Herbert sent a copy of Fortune and Men's Eyes to renowned Canadian theatre critic Nathan Cohen, who replied, "I hope you understand that there's not a chance in the world of this getting a professional production in Canada. I've taken the liberty of sending it to a producer of my acquaintance in New York and, of course, promise nothing." Cohen recommended the play to Broadway press agent David Rothenberg, who in turn recommended it to Dustin Hoffman. Hoffman workshopped the play at the New York Actors Studio in 1966, taking the role of Rocky, while Jon Voight played Smitty.

The play, produced by Rothenberg, premiered off-Broadway in New York City at the Actors Playhouse from February 23, 1967, to January 1968. Reviews were mixed, and many reviewers were shocked by the subject matter. Reviewer Herbert Whittaker wrote in The Globe and Mail that the play was "the art of washing our dirty linen in the neighbor's yard." Cohen wrote in the Toronto Star that the play "lifts the carpet and shows what is underneath"; he added that it "asks deeply disturbing questions about long-established personal and social assumptions. It does not enrich our vision. It undermines it".

Fortune and Men's Eyes inspired the creation of the Fortune Society, a New York City-based advocacy and support organization for former prisoners.

The play toured to Chicago, San Francisco, Montreal, and Toronto.
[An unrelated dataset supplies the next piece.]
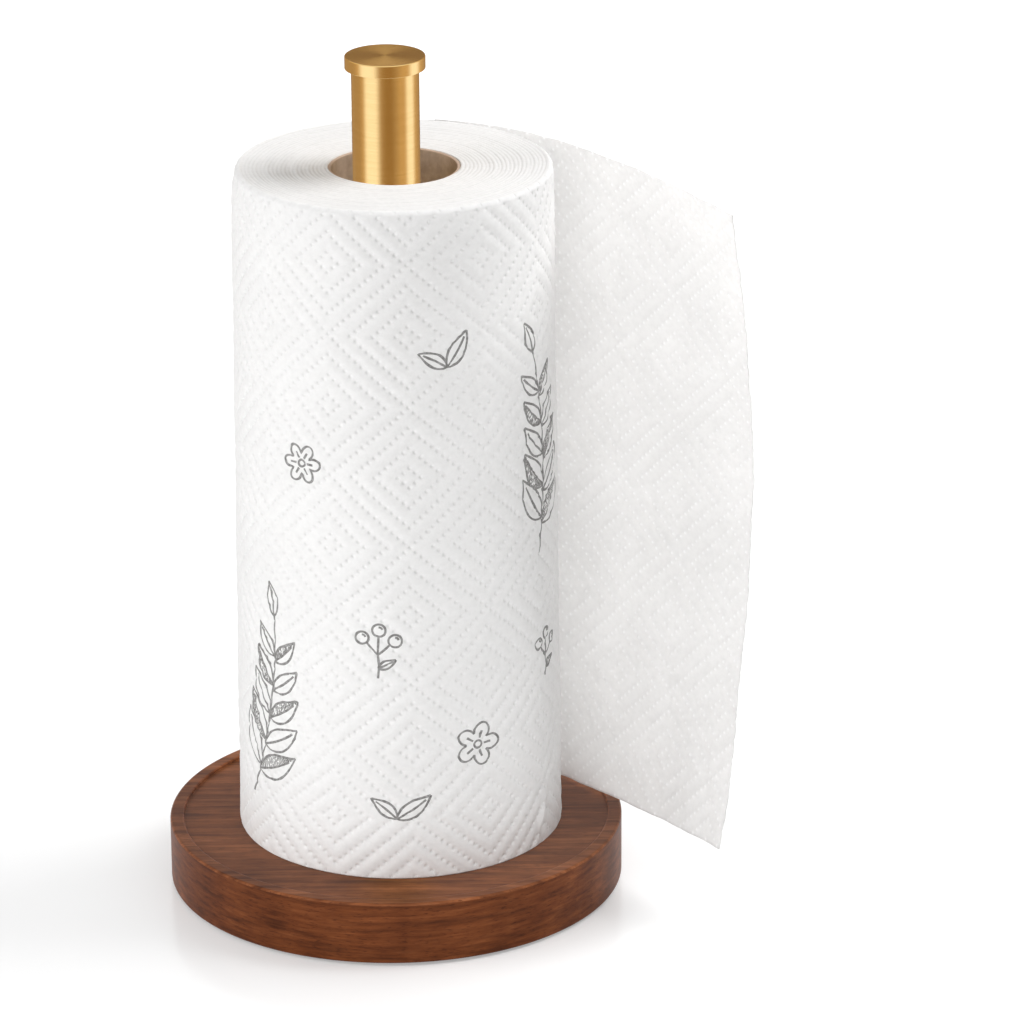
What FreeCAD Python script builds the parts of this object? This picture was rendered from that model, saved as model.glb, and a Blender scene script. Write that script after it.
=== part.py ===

In 1969, the play was produced and directed by Sal Mineo at the Coronet Theatre in Los Angeles. Don Johnson played the lead role of Smitty and Michael Greer played the role of Queenie, Smitty's cellmate. Mineo took the role of Rocky. The role of Rabbit was played by William Mueller. This production garnered more critical approval, but included additional scenes which had not been approved by Herbert.

==Film adaptation==
A film adaptation of Fortune and Men's Eyes was released in 1971. Directed by Harvey Hart, it starred Wendell Burton as Smitty, Michael Greer as Queenie, Danny Freedman as Mona, Hugh Webster as Rabbit and Zooey Hall as Rocky.

Freedman won the Canadian Film Award for Best Supporting Actor at the 23rd Canadian Film Awards in 1971. At the same time, editor Douglas Robertson won the Canadian Film Award for Best Film Editing.